2. Modified Files or Suspicious Files
Hackers may infiltrate a company’s network and modify, erase, or copy its critical system files. This can happen incredibly quickly and can go undetected for a long time.
To mitigate the potential of a hacker gaining access and modifying files, companies should implement proactive 24/7 monitoring. This enables the identification of file modification in real-time, empowering the tech team to then establish if these changes were made by a team member — either intentionally, or by accident — or by an external source.
3. Locked Files and Accounts
Another telltale sign of a data breach is locked company accounts. Here, hackers will have gained access to employee programs and accounts by deploying phishing scams — in other words, they’ve sent falsified emails to team members asking for access under the guise of sincere communication, or a colleague. Hackers can then install malware and hold files and accounts for ransom until a fee is paid.
Multi-factor authorization is a great way to improve your cybersecurity. With multi-factor authentication, team members must provide multiple pieces of information to gain access to files and accounts. Further, educating team members on how phishing scams work, and how to identify them, are two great precautionary measures.
The Bottom Line
While these are not the only ways to detect a data breach, they’re some of the most common. Some are detectable only by a trained IT team, while others can be flagged by educated team members.
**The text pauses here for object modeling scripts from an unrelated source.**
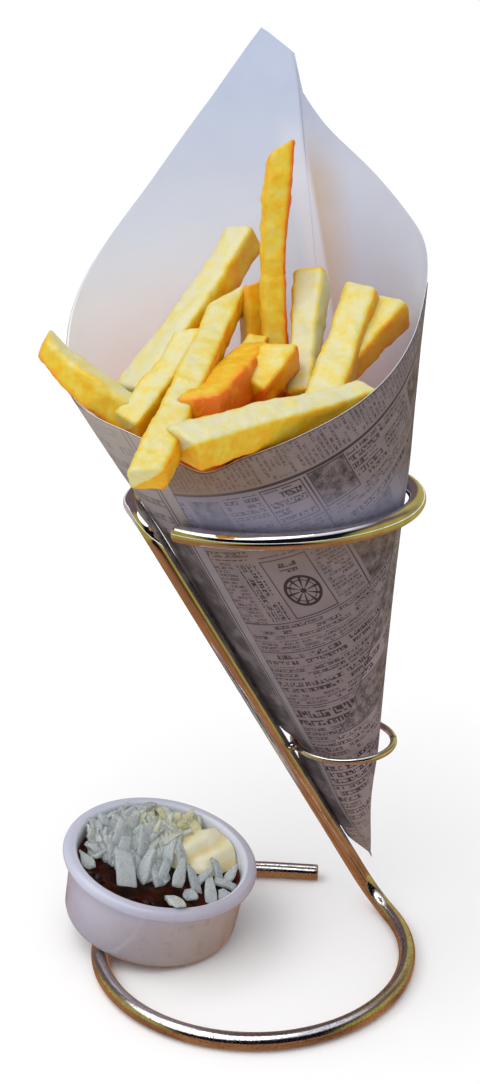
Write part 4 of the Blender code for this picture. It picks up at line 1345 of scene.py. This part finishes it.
def make_world():
    """White all round for the camera and soft light; a room with a bright ceiling in reflections."""
    world = bpy.data.worlds.new("studio")
    bpy.context.scene.world = world
    world.use_nodes = True
    tree = world.node_tree
    tree.nodes.clear()
    room = Graph(tree)
    way = room.split(room.node("TexCoord").outputs["Generated"])
    front = room.mix(room.between(way[1], -0.35, 0.25), srgb(12, 10, 24), srgb(112, 92, 96))
    sides = room.between(room.math("ABSOLUTE", way[0]), 0.72, 0.9)
    level = room.mix(sides, front, srgb(176, 164, 84))
    right = room.times(room.between(way[0], 0.05, 0.2), room.between(way[1], 0.5, 0.8))
    level = room.mix(right, level, srgb(186, 174, 100))
    ceiling = room.mix(room.between(way[2], 0.74, 0.86), level, srgb(240, 242, 255))
    soft = room.node("Background", {"Color": (0.95, 0.96, 1.0, 1), "Strength": 0.62})
    white = room.node("Background", {"Color": (1, 1, 1, 1), "Strength": 1.0})
    shiny = room.node("Background", {"Color": ceiling, "Strength": 1.0})
    path = room.node("LightPath")
    for_camera = room.node("MixShader", {0: path.outputs["Is Camera Ray"], 1: soft.outputs[0], 2: white.outputs[0]})
    both = room.node("MixShader", {0: path.outputs["Is Glossy Ray"], 1: for_camera.outputs[0], 2: shiny.outputs[0]})
    out = room.node("OutputWorld")
    tree.links.new(both.outputs[0], out.inputs["Surface"])


def make_lights():
    """A soft sun from above, a little in front and to the left, as from a bright ceiling."""
    data = bpy.data.lights.new("soft_overhead", "SUN")
    data.energy = 1.9
    data.angle = math.radians(70)
    data.color = (1.0, 0.985, 0.96)
    light = bpy.data.objects.new("soft_overhead", data)
    light.rotation_euler = (math.radians(10), math.radians(-20), 0.0)
    bpy.context.scene.collection.objects.link(light)


def make_camera():
    """As the photograph was taken: from the front, 19 degrees above level."""
    data = bpy.data.cameras.new("camera")
    data.lens = 52.26
    data.sensor_width = 36.0
    data.clip_start = 0.01
    camera = bpy.data.objects.new("camera", data)
    camera.location = (0.0013, -0.5216, 0.3294)
    camera.rotation_euler = (math.radians(90 - 19.014), 0.0, 0.0)
    bpy.context.scene.collection.objects.link(camera)
    bpy.context.scene.camera = camera


make_stand()
make_paper()
make_fries()
make_ramekin()
make_sauce()
make_mayonnaise()
make_onion()
make_stage()
make_world()
make_lights()
make_camera()
bpy.context.scene.view_settings.view_transform = "Standard"
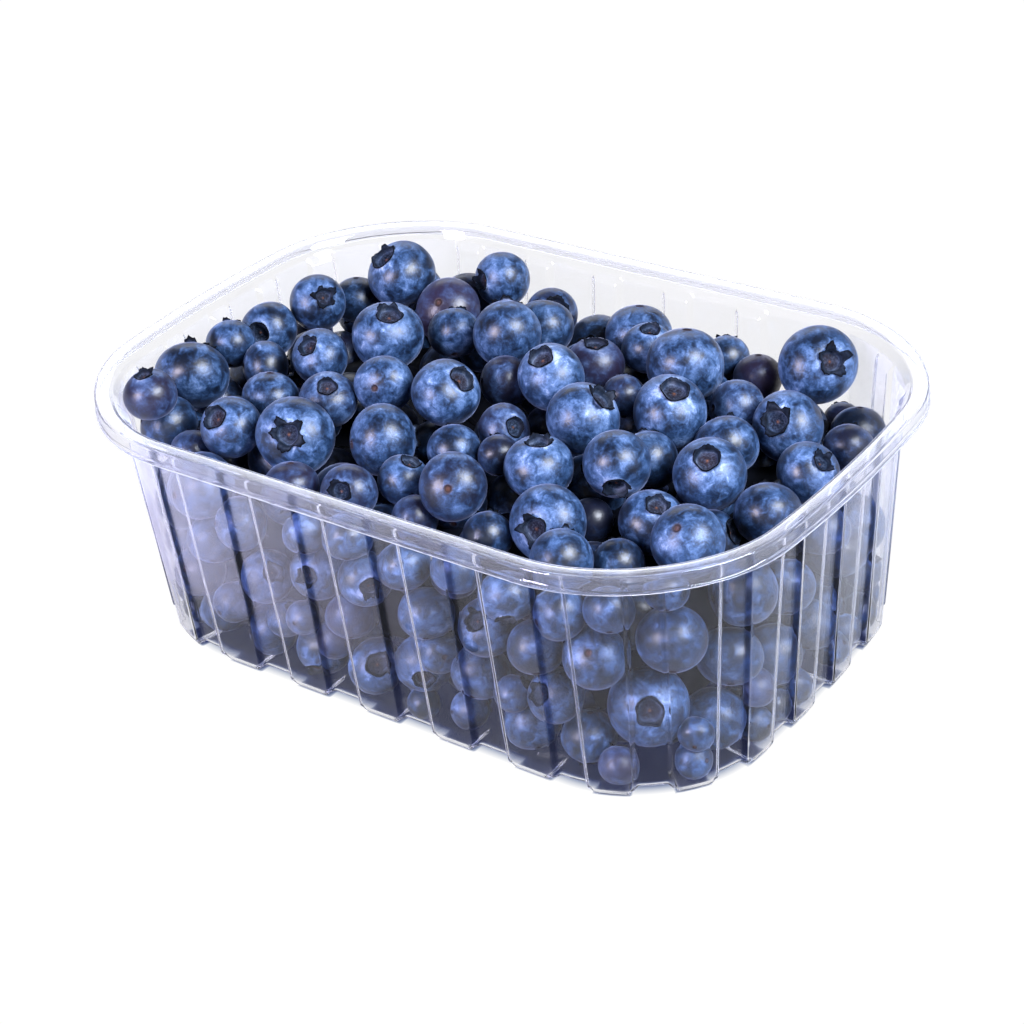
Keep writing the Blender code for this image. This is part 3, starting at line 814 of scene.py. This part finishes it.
def make_berries(name, berries, columns, skin_rings, rng, material):
    """One joined piece of berries, each (centre, diameter, crown's way, look, bloom, plum)."""
    points, marks, nears, tones, places, quads, triangles = [], [], [], [], [], [], []
    one_quads, one_triangles = berry_faces(columns, CROWN_RINGS + skin_rings + SCAR_RINGS)
    start = 0
    for centre, diameter, direction, look, bloom, plum in berries:
        form, mark, near = berry_form(rng, look, columns, skin_rings)
        turn = turn_to(direction, rng.uniform(0, 2 * math.pi))
        points.append(form @ turn.T * diameter / 2 + np.array(centre))
        marks.append(np.column_stack([mark, np.ones(len(mark))]))
        nears.append(near)
        brown = rng.uniform(0.4, 0.9) if look == "stem" else rng.uniform(0, 0.25)
        tones.append(np.tile([bloom, plum, brown, 1.0], (len(form), 1)))
        places.append(form * diameter / 2 / MM + rng.uniform(-500, 500, 3))
        quads.append(one_quads + start)
        triangles.append(one_triangles + start)
        start += len(form)
    piece = make_piece(name, np.vstack(points), np.vstack(quads), np.vstack(triangles), material, {
        "parts": ("FLOAT_COLOR", "color", np.vstack(marks)),
        "near_crown": ("FLOAT", "value", np.concatenate(nears)),
        "tone": ("FLOAT_COLOR", "color", np.vstack(tones)),
        "skin_place": ("FLOAT_VECTOR", "vector", np.vstack(places)),
    })
    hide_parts("berry_heap")
    return piece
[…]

Another important consideration when strengthening and reviewing a company’s cyber security policy is the proper disposal of old hardware, such as computers, USBs, cell phones, laptops, and tablets. These devices may still hold sensitive company data, which you don't want to fall into the wrong hands. The destruction of such devices is critical to protecting yourself and your company from a potential data breach. That’s why we proudly offer secure data destruction — physically and safely destroying sensitive data from all hardware.
Not only will a data breach affect a company’s image — leading to wavering employee and client confidence and a sullied public perception — but it will also cost money. According to a study by IMB, the average cost of one compromised record to businesses in Canada was $298, with the financial sector paying $520 per single compromised record.